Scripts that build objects
------------------------------------------------

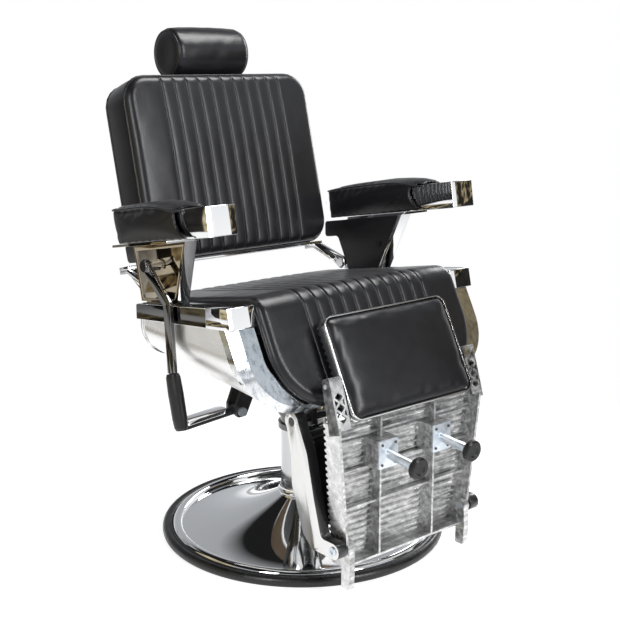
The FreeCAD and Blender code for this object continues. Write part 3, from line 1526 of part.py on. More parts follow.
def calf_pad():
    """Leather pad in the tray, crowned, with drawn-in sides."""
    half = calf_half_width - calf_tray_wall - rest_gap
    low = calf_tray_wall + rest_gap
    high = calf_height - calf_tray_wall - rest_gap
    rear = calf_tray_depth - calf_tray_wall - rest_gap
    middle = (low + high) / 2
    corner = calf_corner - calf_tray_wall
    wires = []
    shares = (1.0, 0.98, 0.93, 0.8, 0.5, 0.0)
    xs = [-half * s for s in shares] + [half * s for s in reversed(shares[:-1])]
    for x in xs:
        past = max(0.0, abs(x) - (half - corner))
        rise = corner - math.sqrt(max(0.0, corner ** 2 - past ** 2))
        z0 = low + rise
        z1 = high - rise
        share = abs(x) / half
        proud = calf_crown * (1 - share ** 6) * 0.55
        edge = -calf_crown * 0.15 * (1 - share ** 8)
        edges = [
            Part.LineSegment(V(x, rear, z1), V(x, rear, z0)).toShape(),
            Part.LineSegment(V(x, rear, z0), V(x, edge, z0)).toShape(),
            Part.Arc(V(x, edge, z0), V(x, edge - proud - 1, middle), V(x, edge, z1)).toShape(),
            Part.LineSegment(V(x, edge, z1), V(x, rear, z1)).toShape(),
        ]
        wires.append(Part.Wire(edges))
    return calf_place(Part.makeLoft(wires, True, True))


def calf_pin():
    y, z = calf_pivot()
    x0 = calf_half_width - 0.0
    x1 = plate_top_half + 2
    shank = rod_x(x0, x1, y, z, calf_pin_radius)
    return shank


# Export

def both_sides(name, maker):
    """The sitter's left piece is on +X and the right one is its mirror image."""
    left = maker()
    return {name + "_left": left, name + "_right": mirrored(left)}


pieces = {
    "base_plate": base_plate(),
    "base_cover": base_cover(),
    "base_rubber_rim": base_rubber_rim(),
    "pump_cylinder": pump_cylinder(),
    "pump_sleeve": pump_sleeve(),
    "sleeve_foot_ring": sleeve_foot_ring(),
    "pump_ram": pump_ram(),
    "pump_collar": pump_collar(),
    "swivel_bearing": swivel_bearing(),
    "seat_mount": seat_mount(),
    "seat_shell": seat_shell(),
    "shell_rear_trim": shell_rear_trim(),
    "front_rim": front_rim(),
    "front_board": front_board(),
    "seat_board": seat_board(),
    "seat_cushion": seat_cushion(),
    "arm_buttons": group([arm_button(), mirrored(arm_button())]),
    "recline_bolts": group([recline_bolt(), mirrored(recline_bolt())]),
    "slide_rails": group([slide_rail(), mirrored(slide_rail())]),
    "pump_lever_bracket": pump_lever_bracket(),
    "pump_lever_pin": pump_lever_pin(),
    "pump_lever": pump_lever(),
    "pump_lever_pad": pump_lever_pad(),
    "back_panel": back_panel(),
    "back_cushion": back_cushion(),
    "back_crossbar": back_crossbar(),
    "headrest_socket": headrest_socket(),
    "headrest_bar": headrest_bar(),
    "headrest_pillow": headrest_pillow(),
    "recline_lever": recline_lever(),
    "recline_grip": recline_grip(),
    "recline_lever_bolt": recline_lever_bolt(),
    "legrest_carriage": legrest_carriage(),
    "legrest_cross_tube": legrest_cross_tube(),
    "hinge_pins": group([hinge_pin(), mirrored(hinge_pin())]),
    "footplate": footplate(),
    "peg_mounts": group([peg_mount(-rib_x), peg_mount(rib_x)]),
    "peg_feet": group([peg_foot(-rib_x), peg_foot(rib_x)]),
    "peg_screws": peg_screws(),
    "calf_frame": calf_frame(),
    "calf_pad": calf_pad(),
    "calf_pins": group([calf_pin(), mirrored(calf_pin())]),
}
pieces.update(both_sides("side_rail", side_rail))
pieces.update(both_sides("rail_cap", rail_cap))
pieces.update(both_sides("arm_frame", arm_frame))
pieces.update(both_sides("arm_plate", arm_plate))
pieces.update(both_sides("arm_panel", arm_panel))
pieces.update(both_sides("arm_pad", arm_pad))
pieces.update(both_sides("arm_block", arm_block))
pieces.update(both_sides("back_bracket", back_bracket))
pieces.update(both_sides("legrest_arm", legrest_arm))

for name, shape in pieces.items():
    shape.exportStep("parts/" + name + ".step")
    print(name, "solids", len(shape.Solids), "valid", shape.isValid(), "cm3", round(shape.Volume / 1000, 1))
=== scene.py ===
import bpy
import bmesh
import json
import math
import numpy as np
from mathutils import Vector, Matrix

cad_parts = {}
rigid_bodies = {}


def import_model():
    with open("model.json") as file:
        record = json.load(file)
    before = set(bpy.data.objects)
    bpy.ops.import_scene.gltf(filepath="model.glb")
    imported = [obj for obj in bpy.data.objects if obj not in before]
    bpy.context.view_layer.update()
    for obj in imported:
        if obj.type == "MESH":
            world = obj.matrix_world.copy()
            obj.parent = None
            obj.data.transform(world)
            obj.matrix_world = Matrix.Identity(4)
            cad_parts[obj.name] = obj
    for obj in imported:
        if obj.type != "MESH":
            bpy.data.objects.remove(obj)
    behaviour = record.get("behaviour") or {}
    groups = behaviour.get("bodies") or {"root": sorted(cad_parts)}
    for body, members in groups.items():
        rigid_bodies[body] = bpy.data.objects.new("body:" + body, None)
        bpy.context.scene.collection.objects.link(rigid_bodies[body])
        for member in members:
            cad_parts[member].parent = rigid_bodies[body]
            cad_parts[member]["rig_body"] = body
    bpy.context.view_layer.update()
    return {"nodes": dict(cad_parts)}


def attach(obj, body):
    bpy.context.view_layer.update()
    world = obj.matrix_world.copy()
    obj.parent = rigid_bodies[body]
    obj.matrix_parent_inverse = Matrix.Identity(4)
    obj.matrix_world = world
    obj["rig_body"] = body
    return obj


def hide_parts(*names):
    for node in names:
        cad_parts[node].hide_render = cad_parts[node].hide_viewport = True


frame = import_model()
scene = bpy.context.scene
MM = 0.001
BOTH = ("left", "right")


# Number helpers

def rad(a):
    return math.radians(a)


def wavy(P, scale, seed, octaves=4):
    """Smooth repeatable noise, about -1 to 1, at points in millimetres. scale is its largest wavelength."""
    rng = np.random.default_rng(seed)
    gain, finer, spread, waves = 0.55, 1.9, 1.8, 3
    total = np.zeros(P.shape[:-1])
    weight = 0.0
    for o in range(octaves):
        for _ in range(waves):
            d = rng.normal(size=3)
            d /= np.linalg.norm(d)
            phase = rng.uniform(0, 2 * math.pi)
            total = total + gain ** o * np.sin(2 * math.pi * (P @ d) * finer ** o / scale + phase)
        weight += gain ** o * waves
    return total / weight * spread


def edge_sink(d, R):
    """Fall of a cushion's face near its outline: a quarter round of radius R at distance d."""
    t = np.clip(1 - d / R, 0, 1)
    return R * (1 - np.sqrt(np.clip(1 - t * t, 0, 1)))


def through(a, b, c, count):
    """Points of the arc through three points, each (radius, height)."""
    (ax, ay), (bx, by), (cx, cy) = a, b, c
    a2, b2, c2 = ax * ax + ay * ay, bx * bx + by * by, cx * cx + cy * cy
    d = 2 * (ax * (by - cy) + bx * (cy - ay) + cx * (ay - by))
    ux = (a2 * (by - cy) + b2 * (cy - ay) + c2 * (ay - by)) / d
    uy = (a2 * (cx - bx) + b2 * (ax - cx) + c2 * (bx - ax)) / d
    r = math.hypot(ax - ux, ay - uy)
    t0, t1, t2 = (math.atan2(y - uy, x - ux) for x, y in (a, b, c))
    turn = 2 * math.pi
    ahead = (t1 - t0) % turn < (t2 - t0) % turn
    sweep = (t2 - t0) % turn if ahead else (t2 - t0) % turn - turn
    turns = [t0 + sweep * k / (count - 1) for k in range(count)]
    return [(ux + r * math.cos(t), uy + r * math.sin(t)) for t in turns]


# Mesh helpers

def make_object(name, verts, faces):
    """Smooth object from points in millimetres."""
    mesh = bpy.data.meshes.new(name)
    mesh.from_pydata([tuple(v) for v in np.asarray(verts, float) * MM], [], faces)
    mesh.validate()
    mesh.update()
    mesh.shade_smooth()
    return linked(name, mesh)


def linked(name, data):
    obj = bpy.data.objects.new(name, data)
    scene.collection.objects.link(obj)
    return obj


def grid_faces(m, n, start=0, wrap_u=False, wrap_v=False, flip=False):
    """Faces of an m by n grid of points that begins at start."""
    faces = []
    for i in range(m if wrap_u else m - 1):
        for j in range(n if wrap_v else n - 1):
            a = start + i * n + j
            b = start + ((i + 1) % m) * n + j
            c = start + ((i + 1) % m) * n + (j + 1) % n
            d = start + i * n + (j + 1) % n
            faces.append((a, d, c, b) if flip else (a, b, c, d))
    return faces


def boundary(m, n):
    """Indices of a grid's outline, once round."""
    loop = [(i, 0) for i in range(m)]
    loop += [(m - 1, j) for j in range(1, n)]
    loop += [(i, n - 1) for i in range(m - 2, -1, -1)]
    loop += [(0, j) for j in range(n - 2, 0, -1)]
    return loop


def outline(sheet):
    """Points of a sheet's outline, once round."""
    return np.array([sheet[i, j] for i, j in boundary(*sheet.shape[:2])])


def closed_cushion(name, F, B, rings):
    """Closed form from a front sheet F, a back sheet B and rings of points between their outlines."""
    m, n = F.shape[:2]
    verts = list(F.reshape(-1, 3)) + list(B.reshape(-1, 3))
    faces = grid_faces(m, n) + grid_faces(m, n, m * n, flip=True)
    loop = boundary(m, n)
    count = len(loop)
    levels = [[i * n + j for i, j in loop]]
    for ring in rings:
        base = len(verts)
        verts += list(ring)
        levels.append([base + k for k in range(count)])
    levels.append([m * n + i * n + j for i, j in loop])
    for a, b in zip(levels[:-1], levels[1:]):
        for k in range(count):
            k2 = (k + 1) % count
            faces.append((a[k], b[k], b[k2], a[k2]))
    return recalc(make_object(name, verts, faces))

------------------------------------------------

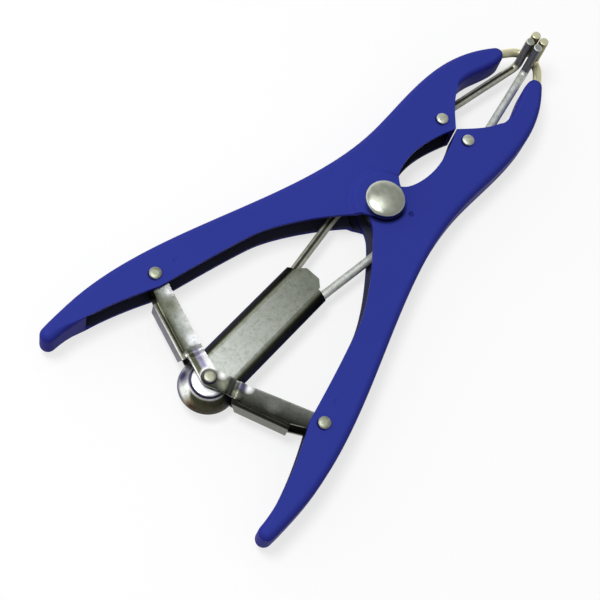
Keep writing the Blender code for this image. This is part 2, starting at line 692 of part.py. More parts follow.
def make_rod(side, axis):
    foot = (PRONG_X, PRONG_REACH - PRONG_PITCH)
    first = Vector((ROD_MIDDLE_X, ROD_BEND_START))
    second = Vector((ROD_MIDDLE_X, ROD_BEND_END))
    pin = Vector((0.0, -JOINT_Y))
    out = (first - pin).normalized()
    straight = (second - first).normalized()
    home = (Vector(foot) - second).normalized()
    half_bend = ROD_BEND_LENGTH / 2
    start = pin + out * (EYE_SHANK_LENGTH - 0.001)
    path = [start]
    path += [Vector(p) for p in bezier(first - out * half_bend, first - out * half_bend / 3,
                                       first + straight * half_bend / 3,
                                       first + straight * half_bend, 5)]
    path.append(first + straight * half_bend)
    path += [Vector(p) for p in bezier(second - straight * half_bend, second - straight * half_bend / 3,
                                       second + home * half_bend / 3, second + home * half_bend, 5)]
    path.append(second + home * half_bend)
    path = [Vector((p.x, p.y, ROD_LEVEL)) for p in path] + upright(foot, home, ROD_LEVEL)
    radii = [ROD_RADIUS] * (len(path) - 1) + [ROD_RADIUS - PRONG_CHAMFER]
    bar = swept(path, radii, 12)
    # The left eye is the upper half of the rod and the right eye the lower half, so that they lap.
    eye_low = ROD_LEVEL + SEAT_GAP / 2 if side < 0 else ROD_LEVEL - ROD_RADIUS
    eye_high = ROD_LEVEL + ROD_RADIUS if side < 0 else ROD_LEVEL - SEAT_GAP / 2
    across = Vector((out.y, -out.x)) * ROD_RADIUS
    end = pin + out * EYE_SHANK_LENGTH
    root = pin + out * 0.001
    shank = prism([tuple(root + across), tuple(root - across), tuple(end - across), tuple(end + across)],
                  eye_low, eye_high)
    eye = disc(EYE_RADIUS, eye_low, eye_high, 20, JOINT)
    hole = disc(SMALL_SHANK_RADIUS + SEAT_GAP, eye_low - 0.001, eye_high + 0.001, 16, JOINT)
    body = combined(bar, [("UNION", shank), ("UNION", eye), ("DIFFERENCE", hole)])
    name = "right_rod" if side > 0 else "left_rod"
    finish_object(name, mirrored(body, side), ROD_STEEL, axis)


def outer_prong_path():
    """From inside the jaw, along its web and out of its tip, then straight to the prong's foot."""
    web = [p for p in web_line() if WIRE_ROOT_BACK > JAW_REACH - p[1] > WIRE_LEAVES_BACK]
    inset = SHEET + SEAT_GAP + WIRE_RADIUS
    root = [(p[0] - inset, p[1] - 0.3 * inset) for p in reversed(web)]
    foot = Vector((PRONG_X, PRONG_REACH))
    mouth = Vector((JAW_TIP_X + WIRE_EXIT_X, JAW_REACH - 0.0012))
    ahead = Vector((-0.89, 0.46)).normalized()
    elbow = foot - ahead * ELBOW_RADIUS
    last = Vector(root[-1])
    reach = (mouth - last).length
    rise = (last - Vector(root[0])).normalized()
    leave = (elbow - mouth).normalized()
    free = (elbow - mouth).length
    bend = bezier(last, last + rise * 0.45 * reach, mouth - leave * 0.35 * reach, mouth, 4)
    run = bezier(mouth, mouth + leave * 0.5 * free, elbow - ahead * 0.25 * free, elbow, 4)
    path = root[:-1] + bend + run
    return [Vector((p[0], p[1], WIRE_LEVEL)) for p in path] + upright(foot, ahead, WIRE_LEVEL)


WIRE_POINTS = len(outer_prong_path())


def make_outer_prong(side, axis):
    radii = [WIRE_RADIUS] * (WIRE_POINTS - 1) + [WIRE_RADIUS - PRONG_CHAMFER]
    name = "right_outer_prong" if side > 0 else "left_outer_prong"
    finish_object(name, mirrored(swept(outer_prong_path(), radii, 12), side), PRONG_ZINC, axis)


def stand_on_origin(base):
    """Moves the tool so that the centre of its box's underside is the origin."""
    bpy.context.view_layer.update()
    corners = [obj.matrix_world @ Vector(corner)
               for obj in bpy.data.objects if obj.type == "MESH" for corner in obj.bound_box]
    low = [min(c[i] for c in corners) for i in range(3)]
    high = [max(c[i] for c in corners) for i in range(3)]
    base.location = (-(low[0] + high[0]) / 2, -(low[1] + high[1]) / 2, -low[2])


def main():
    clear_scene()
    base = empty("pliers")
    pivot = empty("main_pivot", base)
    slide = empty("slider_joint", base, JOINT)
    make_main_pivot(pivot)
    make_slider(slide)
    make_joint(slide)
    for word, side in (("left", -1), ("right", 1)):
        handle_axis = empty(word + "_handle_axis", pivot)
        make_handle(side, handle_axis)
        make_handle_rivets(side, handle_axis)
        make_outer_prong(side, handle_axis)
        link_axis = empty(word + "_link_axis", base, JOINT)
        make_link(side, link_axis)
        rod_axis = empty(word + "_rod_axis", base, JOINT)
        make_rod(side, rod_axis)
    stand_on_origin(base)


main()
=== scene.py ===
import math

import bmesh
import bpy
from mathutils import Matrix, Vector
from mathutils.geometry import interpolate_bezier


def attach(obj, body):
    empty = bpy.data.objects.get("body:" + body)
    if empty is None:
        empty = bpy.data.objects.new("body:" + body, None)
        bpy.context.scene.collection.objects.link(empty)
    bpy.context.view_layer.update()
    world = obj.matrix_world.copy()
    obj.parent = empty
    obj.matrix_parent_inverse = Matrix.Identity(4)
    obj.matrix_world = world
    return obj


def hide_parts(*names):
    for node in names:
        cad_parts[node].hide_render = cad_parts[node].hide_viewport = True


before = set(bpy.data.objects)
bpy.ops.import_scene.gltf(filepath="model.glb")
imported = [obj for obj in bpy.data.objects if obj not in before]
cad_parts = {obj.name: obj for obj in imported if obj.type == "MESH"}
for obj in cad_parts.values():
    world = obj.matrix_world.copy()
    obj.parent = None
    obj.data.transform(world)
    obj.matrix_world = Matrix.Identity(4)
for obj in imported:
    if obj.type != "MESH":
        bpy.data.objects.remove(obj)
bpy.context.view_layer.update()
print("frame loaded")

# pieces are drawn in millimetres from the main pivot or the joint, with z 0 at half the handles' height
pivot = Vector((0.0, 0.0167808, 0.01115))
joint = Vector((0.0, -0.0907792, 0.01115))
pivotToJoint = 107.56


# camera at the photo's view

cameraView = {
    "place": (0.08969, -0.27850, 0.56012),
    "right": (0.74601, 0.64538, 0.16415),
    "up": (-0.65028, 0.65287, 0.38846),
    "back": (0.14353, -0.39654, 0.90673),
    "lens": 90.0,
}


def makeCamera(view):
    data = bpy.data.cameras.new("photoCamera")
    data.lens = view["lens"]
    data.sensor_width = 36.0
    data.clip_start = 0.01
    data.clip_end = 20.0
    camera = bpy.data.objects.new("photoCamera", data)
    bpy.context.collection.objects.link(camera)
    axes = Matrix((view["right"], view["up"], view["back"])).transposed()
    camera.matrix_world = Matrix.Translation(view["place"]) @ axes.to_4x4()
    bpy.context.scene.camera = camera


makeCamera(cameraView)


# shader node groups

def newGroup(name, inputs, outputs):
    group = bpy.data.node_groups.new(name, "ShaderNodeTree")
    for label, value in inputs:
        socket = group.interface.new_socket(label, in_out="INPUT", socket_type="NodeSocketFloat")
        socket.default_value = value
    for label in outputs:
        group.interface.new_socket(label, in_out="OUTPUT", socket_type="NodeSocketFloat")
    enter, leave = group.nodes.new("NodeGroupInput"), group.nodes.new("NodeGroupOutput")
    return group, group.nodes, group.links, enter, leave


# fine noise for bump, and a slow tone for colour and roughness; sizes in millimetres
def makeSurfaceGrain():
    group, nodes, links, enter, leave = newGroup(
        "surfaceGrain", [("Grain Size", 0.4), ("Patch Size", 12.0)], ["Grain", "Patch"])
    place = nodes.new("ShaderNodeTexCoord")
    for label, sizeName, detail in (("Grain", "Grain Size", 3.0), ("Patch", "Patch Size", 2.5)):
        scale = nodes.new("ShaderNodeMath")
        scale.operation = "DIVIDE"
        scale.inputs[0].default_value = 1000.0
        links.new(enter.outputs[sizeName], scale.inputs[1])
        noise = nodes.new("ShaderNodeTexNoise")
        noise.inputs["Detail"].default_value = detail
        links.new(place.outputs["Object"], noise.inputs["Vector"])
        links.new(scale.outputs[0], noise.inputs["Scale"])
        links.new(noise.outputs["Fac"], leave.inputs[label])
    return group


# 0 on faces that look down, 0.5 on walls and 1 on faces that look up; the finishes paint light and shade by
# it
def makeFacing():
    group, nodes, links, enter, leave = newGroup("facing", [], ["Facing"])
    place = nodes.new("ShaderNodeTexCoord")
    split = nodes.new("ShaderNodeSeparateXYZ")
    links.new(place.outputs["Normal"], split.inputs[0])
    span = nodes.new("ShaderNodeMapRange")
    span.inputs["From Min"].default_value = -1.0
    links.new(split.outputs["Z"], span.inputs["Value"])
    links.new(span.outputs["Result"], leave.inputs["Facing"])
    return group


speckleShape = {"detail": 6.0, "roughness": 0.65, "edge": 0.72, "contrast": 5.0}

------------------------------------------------

### Short problem
Transcribe precisely the lines between the one that contains "make_handle_rivets(side, handle_axis)" and the one that contains "if empty is", counting those two lines as part of the range.

### Expected answer
        make_handle_rivets(side, handle_axis)
        make_outer_prong(side, handle_axis)
        link_axis = empty(word + "_link_axis", base, JOINT)
        make_link(side, link_axis)
        rod_axis = empty(word + "_rod_axis", base, JOINT)
        make_rod(side, rod_axis)
    stand_on_origin(base)


main()
=== scene.py ===
import math

import bmesh
import bpy
from mathutils import Matrix, Vector
from mathutils.geometry import interpolate_bezier


def attach(obj, body):
    empty = bpy.data.objects.get("body:" + body)
    if empty is None:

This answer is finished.